## PROVIDED DATA:
:::::

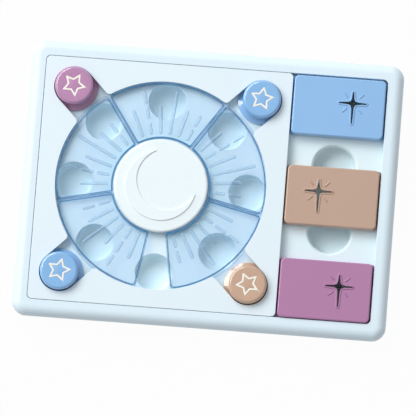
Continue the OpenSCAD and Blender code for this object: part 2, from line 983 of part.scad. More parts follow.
// Lid: hollow box with guide lips on both sides and a rimmed star hole in its top
module lid(k, hole_side) {
  translate([channel_x, lid_place(k), 0]) difference() {
    union() {
      translate([0, 0, lid_z]) linear_extrude(lid_top_z - lid_z) {
        rounded_rect(lid_w, lid_l, lid_r);
      }
      translate([0, 0, lid_z]) linear_extrude(lip_top_z - lid_z) {
        rounded_rect(lid_w + 2 * lip_w, lid_l, lid_r);
      }
      translate([hole_side * spark_x, spark_y, lid_top_z - joint]) {
        linear_extrude(spark_rim_h + joint) spark(spark_rim_w);
      }
    }
    translate([0, 0, lid_z - over]) linear_extrude(lid_top_z - lid_z - lid_wall + over) {
      rounded_rect(lid_w - 2 * lid_wall, lid_l - 2 * lid_wall, lid_r - lid_wall / 2);
    }
    translate([hole_side * spark_x, spark_y, lid_z]) linear_extrude(lid_top_z) spark(0);
  }
}

function lid_place(k) = (k - (lid_count - 1) / 2) * lid_step + lid_shifts[k];

module lid_back() {
  color(star_blue) lid(2, 1);
}

module lid_middle() {
  color(star_tan) lid(1, -1);
}

module lid_front() {
  color(star_purple) lid(0, 1);
}

module rubber_pads() {
  color(rubber_grey) for (x = [-1, 1], y = [-1, 1]) {
    translate([x * (tray_w / 2 - pad_inset), y * (tray_d / 2 - pad_inset), 0]) {
      cylinder(r = pad_r, h = pad_h);
    }
  }
}

tray_rim();
ring_floor();
ring_wells();
channel_floor();
lid_wells();
top_panel();
panel_screws();
moon_cap();
cap_screws();
ray_cover_middle();
ray_cover_right();
ray_cover_right_end();
ray_cover_left();
ray_cover_left_end();
star_slider_back_left();
star_slider_back_right();
star_slider_front_left();
star_slider_front_right();
star_inlay_back_left();
star_inlay_back_right();
star_inlay_front_left();
star_inlay_front_right();
lid_back();
lid_middle();
lid_front();
rubber_pads();
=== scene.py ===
import bpy, bmesh, math
from mathutils import Matrix, Vector


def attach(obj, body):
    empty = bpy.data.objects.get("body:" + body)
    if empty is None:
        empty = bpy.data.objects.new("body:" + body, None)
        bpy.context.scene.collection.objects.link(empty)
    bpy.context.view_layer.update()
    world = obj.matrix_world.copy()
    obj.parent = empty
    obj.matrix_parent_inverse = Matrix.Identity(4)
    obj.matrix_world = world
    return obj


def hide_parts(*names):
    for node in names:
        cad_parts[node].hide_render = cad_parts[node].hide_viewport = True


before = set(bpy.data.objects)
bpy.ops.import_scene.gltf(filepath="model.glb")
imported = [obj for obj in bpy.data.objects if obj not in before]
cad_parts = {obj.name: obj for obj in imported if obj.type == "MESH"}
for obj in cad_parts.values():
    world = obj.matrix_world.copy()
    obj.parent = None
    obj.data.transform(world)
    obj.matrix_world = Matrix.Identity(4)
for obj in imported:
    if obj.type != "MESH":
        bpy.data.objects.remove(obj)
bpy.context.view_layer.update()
mm = 0.001
ringX = -41.1  # middle of the cover ring, mm
channelX = 105.8  # middle of the lid channel, mm
coverStep = 68.3  # turn from one ring cover to the next, degrees
weld = 1e-6  # points closer than this are one, m
print("frame loaded:", len(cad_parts), "nodes")


# a socket that can be used in sums: each sum adds its Math node to the tree
class Wire:
    def __init__(self, net, socket):
        self.net, self.socket = net, socket

    def __getitem__(self, name):
        return Wire(self.net, self.socket.node.outputs[name])

    def maths(self, kind, *values):
        return self.net.add("ShaderNodeMath", {"operation": kind}, dict(enumerate(values)))

    def __add__(self, other): return self.maths("ADD", self, other)
    def __radd__(self, other): return self.maths("ADD", other, self)
    def __sub__(self, other): return self.maths("SUBTRACT", self, other)
    def __rsub__(self, other): return self.maths("SUBTRACT", other, self)
    def __mul__(self, other): return self.maths("MULTIPLY", self, other)
    def __rmul__(self, other): return self.maths("MULTIPLY", other, self)
    def __truediv__(self, other): return self.maths("DIVIDE", self, other)
    def __lt__(self, other): return self.maths("LESS_THAN", self, other)
    def __gt__(self, other): return self.maths("GREATER_THAN", self, other)
    def __neg__(self): return self.maths("MULTIPLY", self, -1.0)
    def sin(self): return self.maths("SINE", self)
    def cos(self): return self.maths("COSINE", self)
    def root(self): return self.maths("SQRT", self)
    def floor(self): return self.maths("FLOOR", self)
    def size(self): return self.maths("ABSOLUTE", self)
    def same(self, other): return self.maths("COMPARE", self, other, 0.1)
    def turnOf(self, other): return self.maths("ARCTAN2", self, other)
    def least(self, other): return self.maths("MINIMUM", self, other)


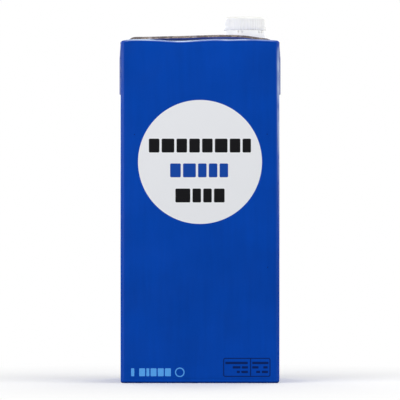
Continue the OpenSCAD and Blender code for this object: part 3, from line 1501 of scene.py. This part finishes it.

:::::

Exactly as written, return the lines from the line containing "cad_parts[node].hide_render = cad_parts[node].hide_viewport" through the line containing "bpy.data.objects.remove(obj)", both included.

        cad_parts[node].hide_render = cad_parts[node].hide_viewport = True


before = set(bpy.data.objects)
bpy.ops.import_scene.gltf(filepath="model.glb")
imported = [obj for obj in bpy.data.objects if obj not in before]
cad_parts = {obj.name: obj for obj in imported if obj.type == "MESH"}
for obj in cad_parts.values():
    world = obj.matrix_world.copy()
    obj.parent = None
    obj.data.transform(world)
    obj.matrix_world = Matrix.Identity(4)
for obj in imported:
    if obj.type != "MESH":
        bpy.data.objects.remove(obj)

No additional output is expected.